>> BEGIN INFORMATION PROVIDED

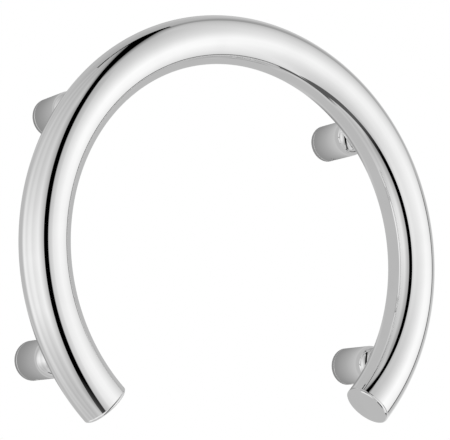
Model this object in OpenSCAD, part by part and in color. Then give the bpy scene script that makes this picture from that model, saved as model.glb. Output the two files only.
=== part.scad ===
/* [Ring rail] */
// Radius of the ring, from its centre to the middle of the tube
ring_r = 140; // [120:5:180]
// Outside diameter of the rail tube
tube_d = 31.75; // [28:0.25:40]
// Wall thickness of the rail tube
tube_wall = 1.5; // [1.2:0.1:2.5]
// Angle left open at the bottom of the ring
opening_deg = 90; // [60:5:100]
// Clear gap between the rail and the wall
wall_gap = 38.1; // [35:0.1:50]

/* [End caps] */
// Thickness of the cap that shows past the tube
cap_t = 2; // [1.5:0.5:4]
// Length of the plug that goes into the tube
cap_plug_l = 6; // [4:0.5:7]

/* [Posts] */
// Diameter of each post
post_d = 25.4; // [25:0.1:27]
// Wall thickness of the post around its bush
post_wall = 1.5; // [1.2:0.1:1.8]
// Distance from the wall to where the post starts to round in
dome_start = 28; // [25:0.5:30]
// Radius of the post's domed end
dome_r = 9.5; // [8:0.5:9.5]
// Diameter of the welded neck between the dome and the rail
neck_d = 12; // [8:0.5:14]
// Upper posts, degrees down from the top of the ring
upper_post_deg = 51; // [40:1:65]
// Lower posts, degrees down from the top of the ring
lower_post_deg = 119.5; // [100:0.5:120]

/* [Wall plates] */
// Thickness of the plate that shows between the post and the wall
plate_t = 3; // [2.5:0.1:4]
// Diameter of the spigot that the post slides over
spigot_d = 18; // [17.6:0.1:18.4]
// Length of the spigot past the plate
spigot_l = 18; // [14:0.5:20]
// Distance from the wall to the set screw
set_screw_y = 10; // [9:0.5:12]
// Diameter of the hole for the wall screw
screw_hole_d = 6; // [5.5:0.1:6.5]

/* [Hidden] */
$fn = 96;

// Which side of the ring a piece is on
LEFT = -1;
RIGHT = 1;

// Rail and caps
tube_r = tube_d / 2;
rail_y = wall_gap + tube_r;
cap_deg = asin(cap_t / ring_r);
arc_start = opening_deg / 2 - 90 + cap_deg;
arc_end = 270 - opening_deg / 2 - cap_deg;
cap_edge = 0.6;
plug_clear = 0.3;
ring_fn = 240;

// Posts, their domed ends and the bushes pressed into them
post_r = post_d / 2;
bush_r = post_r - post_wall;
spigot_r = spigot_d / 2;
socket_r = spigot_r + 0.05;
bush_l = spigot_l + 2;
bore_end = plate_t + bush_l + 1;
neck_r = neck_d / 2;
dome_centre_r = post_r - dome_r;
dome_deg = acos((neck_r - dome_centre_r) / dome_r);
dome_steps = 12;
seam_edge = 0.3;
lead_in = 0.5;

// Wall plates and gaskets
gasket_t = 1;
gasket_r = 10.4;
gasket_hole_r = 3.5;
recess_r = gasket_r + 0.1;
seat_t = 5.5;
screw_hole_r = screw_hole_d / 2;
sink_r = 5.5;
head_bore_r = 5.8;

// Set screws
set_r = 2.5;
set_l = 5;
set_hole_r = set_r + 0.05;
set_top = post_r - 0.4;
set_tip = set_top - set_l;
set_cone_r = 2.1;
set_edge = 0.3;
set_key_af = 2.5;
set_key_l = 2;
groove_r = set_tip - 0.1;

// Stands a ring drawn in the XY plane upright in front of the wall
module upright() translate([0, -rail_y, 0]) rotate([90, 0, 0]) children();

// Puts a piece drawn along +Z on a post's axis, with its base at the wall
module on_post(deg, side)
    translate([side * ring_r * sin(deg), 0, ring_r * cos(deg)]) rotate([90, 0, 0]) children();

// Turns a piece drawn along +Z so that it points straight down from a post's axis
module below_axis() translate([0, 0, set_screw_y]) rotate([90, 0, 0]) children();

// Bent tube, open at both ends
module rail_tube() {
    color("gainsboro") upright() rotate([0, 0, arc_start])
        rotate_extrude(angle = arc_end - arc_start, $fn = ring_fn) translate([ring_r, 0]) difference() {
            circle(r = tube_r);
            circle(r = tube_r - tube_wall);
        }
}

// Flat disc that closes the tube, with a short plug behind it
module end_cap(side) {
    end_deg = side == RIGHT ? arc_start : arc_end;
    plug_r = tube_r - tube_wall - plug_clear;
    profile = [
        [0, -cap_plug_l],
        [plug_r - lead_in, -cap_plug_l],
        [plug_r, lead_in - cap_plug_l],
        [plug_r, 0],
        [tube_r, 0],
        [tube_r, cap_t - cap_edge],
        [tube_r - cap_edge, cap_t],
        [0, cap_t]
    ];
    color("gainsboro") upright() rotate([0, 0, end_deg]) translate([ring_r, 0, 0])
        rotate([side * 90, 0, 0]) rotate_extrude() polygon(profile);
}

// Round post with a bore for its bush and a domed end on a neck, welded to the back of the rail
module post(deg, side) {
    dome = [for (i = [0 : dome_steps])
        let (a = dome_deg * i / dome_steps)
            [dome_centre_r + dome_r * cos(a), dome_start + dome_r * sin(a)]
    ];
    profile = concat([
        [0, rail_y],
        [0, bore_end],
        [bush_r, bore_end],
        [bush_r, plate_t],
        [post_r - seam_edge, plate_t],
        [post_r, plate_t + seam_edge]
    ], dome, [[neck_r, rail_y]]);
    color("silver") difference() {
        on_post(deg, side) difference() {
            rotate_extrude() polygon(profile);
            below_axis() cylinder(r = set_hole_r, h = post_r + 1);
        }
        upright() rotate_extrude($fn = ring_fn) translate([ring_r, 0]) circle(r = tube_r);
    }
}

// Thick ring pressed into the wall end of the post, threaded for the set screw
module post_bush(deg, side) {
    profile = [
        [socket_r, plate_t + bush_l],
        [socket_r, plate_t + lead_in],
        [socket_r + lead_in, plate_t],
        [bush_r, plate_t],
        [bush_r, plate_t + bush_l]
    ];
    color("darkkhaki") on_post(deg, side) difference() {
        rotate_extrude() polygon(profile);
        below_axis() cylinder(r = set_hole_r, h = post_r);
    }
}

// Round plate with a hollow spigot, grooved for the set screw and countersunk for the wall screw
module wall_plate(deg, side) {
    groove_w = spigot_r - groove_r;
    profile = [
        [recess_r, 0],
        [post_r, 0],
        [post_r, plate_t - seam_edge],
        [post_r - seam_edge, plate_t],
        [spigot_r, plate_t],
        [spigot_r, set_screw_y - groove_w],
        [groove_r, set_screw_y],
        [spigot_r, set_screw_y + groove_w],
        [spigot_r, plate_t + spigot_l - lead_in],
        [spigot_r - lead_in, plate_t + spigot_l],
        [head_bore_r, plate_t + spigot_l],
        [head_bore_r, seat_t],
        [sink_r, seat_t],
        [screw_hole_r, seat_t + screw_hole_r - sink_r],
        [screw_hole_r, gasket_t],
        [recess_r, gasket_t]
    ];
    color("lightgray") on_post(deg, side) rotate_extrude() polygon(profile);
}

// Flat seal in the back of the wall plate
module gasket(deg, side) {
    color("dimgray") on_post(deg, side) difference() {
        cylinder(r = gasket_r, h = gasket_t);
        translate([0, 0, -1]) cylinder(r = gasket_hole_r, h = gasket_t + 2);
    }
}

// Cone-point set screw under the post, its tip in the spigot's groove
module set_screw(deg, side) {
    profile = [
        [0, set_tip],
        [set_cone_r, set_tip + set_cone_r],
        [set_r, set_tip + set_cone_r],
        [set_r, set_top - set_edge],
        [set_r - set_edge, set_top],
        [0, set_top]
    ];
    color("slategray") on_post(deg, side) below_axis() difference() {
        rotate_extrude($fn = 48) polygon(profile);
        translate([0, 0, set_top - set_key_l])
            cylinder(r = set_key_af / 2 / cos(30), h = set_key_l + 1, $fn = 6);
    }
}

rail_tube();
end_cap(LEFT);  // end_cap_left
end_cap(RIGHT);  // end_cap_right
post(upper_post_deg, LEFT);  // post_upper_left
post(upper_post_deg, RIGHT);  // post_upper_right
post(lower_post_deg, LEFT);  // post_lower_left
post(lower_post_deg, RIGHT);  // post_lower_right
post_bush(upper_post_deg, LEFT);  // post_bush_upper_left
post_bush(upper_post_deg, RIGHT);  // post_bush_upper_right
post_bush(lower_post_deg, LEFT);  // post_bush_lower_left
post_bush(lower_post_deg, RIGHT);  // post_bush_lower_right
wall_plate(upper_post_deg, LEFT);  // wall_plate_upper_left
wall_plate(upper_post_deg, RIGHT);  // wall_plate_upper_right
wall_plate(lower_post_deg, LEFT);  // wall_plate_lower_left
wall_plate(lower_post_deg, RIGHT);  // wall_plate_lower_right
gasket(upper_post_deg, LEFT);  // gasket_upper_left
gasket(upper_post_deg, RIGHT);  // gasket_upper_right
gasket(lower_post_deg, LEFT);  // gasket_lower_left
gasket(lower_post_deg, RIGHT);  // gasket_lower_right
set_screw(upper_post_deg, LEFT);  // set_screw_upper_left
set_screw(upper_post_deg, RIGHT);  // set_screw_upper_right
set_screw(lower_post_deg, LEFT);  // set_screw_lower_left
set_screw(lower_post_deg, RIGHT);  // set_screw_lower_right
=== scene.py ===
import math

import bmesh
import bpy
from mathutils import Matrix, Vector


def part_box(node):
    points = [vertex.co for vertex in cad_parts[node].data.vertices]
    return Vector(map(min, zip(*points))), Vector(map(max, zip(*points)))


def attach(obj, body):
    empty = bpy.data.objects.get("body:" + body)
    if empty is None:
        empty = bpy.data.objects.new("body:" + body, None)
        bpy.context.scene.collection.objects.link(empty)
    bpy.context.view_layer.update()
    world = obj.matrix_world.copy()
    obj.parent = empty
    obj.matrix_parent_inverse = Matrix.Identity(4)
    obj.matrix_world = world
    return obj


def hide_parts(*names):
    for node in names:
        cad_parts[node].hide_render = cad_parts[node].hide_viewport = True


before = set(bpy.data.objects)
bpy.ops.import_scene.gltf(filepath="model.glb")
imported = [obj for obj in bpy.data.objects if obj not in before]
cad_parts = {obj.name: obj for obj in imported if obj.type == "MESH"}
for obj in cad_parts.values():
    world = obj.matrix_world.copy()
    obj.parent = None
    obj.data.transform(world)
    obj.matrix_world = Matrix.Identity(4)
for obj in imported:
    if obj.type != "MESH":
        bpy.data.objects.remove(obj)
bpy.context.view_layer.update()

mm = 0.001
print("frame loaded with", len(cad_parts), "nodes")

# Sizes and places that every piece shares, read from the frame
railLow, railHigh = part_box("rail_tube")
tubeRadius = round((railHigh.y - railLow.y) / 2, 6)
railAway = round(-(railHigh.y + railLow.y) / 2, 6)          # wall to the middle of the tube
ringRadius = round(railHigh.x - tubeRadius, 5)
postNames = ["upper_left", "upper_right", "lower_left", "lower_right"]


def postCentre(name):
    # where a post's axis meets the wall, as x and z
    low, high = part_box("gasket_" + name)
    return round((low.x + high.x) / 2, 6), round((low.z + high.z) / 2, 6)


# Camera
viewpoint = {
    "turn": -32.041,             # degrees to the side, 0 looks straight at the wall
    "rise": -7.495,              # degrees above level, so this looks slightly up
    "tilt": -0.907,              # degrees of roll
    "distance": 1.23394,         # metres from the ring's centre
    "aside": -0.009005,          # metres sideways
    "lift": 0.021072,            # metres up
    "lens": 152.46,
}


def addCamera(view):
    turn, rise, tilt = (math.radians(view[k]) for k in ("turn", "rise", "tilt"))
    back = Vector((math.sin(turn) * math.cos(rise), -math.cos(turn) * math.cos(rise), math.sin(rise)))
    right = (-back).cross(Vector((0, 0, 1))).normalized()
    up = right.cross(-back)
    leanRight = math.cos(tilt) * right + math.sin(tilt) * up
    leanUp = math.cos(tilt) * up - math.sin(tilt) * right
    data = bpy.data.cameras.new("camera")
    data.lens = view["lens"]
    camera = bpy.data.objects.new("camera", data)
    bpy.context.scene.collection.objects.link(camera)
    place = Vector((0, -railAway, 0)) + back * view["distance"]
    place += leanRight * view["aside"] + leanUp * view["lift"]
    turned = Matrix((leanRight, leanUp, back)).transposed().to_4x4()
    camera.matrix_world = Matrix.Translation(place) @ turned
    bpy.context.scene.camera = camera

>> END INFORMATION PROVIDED
>> BEGIN INFORMATION PROVIDED

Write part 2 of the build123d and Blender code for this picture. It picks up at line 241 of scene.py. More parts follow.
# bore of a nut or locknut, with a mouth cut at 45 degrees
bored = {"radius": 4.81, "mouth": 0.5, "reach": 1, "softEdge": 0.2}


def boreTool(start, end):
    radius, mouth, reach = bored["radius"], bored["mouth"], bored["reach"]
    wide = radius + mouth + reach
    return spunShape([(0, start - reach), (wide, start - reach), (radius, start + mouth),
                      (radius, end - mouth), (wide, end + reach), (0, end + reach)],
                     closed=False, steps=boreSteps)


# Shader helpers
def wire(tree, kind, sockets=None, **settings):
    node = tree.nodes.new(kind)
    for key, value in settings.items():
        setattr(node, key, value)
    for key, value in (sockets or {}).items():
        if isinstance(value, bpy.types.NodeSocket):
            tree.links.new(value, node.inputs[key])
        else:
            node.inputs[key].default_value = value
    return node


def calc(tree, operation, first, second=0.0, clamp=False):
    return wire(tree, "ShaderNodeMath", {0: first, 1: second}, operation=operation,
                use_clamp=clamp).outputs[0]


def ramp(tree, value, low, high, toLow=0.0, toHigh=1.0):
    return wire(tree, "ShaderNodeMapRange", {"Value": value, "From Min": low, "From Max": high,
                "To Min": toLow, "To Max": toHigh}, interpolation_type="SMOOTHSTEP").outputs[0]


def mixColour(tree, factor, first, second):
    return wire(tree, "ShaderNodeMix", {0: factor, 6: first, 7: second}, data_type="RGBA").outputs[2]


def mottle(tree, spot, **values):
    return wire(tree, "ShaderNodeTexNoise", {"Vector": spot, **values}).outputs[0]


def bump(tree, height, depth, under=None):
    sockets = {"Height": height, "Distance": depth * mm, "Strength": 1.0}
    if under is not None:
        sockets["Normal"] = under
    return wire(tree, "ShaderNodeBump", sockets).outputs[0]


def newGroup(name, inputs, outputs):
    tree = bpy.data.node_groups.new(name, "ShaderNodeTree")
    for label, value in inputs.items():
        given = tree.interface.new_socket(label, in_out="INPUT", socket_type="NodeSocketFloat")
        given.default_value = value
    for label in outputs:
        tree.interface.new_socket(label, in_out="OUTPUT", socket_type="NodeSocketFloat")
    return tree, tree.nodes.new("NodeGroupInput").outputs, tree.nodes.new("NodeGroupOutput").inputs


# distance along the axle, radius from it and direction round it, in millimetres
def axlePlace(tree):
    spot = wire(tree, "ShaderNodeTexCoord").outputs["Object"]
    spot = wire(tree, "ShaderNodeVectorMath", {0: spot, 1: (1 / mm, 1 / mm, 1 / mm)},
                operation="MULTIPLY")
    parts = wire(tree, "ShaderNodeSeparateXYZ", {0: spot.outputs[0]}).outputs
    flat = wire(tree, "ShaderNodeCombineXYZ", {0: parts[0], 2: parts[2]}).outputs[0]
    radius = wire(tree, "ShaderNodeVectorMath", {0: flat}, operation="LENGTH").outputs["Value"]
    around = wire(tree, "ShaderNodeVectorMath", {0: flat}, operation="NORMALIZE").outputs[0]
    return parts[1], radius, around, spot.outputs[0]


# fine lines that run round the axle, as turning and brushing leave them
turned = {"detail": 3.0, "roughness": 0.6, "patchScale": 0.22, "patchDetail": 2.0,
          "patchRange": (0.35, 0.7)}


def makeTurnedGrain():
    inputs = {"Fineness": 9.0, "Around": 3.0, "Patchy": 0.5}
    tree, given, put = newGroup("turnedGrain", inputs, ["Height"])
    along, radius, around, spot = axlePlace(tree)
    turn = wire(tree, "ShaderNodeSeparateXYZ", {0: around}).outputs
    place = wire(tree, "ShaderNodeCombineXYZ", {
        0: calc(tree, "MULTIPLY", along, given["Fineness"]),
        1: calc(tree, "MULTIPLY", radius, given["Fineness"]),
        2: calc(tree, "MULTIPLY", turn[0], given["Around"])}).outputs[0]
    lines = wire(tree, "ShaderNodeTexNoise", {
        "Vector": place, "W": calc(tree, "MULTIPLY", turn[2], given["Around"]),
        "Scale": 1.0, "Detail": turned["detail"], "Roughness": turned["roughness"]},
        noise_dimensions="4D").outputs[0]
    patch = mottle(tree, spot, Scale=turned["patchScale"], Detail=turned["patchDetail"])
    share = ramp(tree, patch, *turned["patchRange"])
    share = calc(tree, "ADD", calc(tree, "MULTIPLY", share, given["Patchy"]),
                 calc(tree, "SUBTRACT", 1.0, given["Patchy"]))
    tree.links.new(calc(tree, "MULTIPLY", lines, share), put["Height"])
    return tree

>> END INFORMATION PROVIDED

• WHAT THE TASK ASKS
Using the entries shown above, reproduce verbatim the lines from the line bearing "rail_tube();" to the line bearing "before = set(bpy.data.objects)", inclusive.

• RESULT FOR THIS EXERCISE
rail_tube();
end_cap(LEFT);  // end_cap_left
end_cap(RIGHT);  // end_cap_right
post(upper_post_deg, LEFT);  // post_upper_left
post(upper_post_deg, RIGHT);  // post_upper_right
post(lower_post_deg, LEFT);  // post_lower_left
post(lower_post_deg, RIGHT);  // post_lower_right
post_bush(upper_post_deg, LEFT);  // post_bush_upper_left
post_bush(upper_post_deg, RIGHT);  // post_bush_upper_right
post_bush(lower_post_deg, LEFT);  // post_bush_lower_left
post_bush(lower_post_deg, RIGHT);  // post_bush_lower_right
wall_plate(upper_post_deg, LEFT);  // wall_plate_upper_left
wall_plate(upper_post_deg, RIGHT);  // wall_plate_upper_right
wall_plate(lower_post_deg, LEFT);  // wall_plate_lower_left
wall_plate(lower_post_deg, RIGHT);  // wall_plate_lower_right
gasket(upper_post_deg, LEFT);  // gasket_upper_left
gasket(upper_post_deg, RIGHT);  // gasket_upper_right
gasket(lower_post_deg, LEFT);  // gasket_lower_left
gasket(lower_post_deg, RIGHT);  // gasket_lower_right
set_screw(upper_post_deg, LEFT);  // set_screw_upper_left
set_screw(upper_post_deg, RIGHT);  // set_screw_upper_right
set_screw(lower_post_deg, LEFT);  // set_screw_lower_left
set_screw(lower_post_deg, RIGHT);  // set_screw_lower_right
=== scene.py ===
import math

import bmesh
import bpy
from mathutils import Matrix, Vector


def part_box(node):
    points = [vertex.co for vertex in cad_parts[node].data.vertices]
    return Vector(map(min, zip(*points))), Vector(map(max, zip(*points)))


def attach(obj, body):
    empty = bpy.data.objects.get("body:" + body)
    if empty is None:
        empty = bpy.data.objects.new("body:" + body, None)
        bpy.context.scene.collection.objects.link(empty)
    bpy.context.view_layer.update()
    world = obj.matrix_world.copy()
    obj.parent = empty
    obj.matrix_parent_inverse = Matrix.Identity(4)
    obj.matrix_world = world
    return obj


def hide_parts(*names):
    for node in names:
        cad_parts[node].hide_render = cad_parts[node].hide_viewport = True


before = set(bpy.data.objects)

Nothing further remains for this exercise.